1. consent to the setting of cookies
Consent for cookies is not primarily about data protection, but about the integrity of the end devices. § Section 25 of the TTDSG states that data may only be written to the memory of a PC, laptop, tablet or smartphone or data may only be read from these devices with the user's consent. We also object to a person entering our home without our consent and writing on our pinboard or reading the notes on the fridge.

2. consent to user tracking
With user tracking, movements on the website are recorded, products in the shopping cart, purchases and also the pages on which the user has previously surfed are evaluated. The surfing behavior of users is also tracked across several websites and condensed into a profile. Regulatory authorities and courts require consent for this.

3. consent to the transfer of data to the USA
This topic is complex and has not yet been fully discussed. It is clear that the data collected via Analytics is stored on Google's US servers and is also processed there for Google's own purposes. This makes Google the controller within the meaning of the GDPR and no longer just a processor that provides analyses and statistics. Consequently, an agreement on joint controllers pursuant to Art. 26 GDPR must be concluded and published.

There is a second facet to the US data transfer that needs to be considered. Via Google, US security authorities also have access to the data and profiles of users who have no legal recourse if they are not US citizens. They are not even aware of this access to their data. This fact must also be made clear for consent to be effective.

We must not conceal the fact that the German supervisory authorities, unlike those in other EU countries, have a problem with consent to the US transfer. There is therefore a residual risk for local companies and, if the authorities decide against it, the only option is to go to court. However, there are strong voices supporting the consent solution for US transfers. Thomas von Danwitz, judge at the ECJ and involved in the Schrems II ruling, stated in an interview that the exemptions in Art. 49 GDPR, including consent, had not yet been 'explored'. The view that the law restricts these exemptions to occasional transfers is controversial. The clear statement in Article 49 (1) GDPR must be given priority over the unclear statement in recital 111. And the supervisory authorities in Austria and France leave the possibility of consent open in their opinions on analytics.
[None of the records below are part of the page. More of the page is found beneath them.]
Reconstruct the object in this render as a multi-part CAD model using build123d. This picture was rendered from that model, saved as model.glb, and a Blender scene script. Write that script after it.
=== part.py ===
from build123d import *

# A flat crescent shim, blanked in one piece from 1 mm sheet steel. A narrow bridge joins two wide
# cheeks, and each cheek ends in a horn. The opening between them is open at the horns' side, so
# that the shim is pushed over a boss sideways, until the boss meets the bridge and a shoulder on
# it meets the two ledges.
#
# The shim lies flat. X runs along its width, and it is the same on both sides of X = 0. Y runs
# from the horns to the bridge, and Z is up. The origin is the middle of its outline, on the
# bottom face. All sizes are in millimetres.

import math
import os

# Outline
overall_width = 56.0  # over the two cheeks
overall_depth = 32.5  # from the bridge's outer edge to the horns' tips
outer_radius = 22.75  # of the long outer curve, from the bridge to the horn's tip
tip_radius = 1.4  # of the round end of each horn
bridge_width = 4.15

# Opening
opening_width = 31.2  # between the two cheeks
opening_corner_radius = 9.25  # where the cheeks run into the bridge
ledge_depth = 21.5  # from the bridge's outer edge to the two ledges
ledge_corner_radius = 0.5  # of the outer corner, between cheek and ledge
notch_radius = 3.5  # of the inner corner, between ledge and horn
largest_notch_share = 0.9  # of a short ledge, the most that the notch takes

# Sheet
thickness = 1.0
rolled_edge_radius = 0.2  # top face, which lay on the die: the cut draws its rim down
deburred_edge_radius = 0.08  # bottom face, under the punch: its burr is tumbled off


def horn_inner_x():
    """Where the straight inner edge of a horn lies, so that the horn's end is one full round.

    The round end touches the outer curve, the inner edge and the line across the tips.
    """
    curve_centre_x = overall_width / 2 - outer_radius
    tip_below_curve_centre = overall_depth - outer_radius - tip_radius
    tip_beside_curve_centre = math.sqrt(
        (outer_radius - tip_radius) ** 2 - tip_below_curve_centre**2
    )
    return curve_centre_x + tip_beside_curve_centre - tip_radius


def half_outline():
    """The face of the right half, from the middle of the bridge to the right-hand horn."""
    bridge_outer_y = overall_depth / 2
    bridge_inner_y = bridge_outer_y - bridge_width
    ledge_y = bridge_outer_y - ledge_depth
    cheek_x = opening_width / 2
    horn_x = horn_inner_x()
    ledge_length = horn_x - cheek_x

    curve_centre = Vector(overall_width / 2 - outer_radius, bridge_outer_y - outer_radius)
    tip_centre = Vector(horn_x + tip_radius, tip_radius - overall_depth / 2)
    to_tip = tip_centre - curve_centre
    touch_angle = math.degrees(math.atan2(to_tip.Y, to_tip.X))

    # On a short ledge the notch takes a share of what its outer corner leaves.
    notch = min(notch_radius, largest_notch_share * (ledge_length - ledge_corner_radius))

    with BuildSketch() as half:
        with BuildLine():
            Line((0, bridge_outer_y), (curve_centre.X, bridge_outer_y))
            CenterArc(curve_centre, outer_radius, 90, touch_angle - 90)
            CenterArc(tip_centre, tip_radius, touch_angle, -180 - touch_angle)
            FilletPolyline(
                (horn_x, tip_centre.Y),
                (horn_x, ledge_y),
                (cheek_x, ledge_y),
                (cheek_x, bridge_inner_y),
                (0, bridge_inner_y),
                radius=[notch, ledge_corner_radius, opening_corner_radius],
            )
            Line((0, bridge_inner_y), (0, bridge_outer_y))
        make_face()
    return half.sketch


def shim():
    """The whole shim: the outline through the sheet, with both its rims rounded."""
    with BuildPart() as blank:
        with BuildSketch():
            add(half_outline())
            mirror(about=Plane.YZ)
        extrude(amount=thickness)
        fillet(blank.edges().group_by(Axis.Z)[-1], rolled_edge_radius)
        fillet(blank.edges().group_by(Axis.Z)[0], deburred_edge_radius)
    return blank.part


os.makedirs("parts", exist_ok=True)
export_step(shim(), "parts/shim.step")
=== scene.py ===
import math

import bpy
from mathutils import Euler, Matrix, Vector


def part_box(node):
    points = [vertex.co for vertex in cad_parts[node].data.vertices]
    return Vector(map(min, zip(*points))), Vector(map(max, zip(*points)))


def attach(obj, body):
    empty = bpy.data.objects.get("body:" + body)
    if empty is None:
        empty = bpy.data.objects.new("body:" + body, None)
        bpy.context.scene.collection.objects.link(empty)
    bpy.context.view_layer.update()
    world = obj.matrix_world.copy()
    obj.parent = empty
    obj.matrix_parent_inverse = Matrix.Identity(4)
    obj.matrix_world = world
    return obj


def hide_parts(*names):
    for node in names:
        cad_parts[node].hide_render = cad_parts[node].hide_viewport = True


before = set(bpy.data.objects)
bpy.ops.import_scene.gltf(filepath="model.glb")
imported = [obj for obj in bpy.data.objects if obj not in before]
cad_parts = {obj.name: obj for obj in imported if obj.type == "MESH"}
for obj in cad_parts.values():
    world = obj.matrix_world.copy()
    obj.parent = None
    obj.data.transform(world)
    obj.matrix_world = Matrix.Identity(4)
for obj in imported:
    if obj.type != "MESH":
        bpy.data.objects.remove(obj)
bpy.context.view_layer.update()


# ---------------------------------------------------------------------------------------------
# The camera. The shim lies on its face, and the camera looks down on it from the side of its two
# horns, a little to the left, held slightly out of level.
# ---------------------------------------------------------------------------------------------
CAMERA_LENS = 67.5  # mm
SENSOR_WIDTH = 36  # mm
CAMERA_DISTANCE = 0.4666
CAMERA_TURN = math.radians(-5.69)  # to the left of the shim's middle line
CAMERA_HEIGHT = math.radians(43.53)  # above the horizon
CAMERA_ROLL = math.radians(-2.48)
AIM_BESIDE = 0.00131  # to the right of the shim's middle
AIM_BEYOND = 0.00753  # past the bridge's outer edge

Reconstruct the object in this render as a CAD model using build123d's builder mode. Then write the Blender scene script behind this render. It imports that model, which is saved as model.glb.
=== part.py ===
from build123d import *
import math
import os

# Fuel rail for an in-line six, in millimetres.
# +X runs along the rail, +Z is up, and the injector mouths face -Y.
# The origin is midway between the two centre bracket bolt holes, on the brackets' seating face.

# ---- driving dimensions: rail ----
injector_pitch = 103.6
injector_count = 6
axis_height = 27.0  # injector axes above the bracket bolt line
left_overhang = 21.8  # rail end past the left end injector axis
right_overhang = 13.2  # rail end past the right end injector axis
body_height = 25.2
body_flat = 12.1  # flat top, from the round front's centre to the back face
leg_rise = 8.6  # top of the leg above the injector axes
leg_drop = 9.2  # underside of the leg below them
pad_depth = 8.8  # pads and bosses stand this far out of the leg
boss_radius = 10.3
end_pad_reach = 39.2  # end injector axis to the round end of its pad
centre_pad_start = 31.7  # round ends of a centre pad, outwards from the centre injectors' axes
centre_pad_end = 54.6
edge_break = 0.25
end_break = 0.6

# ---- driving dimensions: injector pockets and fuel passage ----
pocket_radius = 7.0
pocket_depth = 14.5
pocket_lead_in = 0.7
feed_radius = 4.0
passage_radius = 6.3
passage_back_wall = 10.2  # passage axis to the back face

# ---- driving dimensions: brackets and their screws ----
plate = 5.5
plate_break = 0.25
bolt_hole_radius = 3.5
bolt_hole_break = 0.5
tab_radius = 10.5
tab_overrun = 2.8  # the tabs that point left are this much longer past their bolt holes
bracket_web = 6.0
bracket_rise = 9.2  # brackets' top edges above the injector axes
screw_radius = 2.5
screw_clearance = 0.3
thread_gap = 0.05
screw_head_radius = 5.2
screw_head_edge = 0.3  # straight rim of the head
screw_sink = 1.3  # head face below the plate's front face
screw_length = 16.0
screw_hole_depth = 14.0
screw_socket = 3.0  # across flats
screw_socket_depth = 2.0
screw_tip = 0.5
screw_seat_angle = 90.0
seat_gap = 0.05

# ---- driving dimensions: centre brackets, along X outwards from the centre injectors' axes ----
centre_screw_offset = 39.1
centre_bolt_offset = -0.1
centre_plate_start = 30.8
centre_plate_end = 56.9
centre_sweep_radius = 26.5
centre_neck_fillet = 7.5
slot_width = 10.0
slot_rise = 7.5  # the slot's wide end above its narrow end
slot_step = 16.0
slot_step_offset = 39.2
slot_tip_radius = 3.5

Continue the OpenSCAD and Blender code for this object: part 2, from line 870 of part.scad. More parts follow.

So there is a lot to be said for taking this route or doing without Google Analytics altogether. There is no equivalent alternative to consent. It is difficult to imagine that signing the EU standard contractual clauses and additional measures following a Transfer Impact Assessment (TIA) will produce a positive result. Too little information is available on the processing of data by Google for this to be possible. A reliable risk assessment is simply not possible.


Design of the consent
Consent can only be effective if all three issues - the setting of cookies, tracking with profiling and personalized marketing and the US transfer with the possibility of access by the security authorities - are clearly explained to the user. It is clear that this must be done when entering the site, which is why we have the cookie banners, also known as comprehensive consent management platforms, because it is no longer just about cookies. Where which information should be placed is still being discussed. In the opinion of data protection experts, everything should be in the first window in which consent is given and not only on a second level after a click. What is practicable here remains to be seen.


But one more alternative
There is an alternative: If the website operator is prepared to forego some information and use for personalized marketing, there is the option of hosting Google Analytics themselves. This would avoid the US transfer to Google. The setting of cookies and thus the recognition of users on their next visit or on other websites could also be avoided. If you then limit the tracking of data to your own website and only work with pseudonymized data, consent is not required. Although there are also German supervisory authorities who do not want to accept this limited tracking with a shortened IP address without consent.


Google Analytics and data protection can be operated compliantly in two scenarios:

  • Without consent with a reduced scope of services, self-hosted without Google, without cookies and only for your own website analysis.
  • Or with consent to the use of cookies, profiling and personalized marketing and to the transfer of data to Google with possible access by US security authorities.

Neither scenario is absolutely legally secure because German supervisory authorities question both the consent to the US transfer and the pseudonymous analysis of website visits without consent.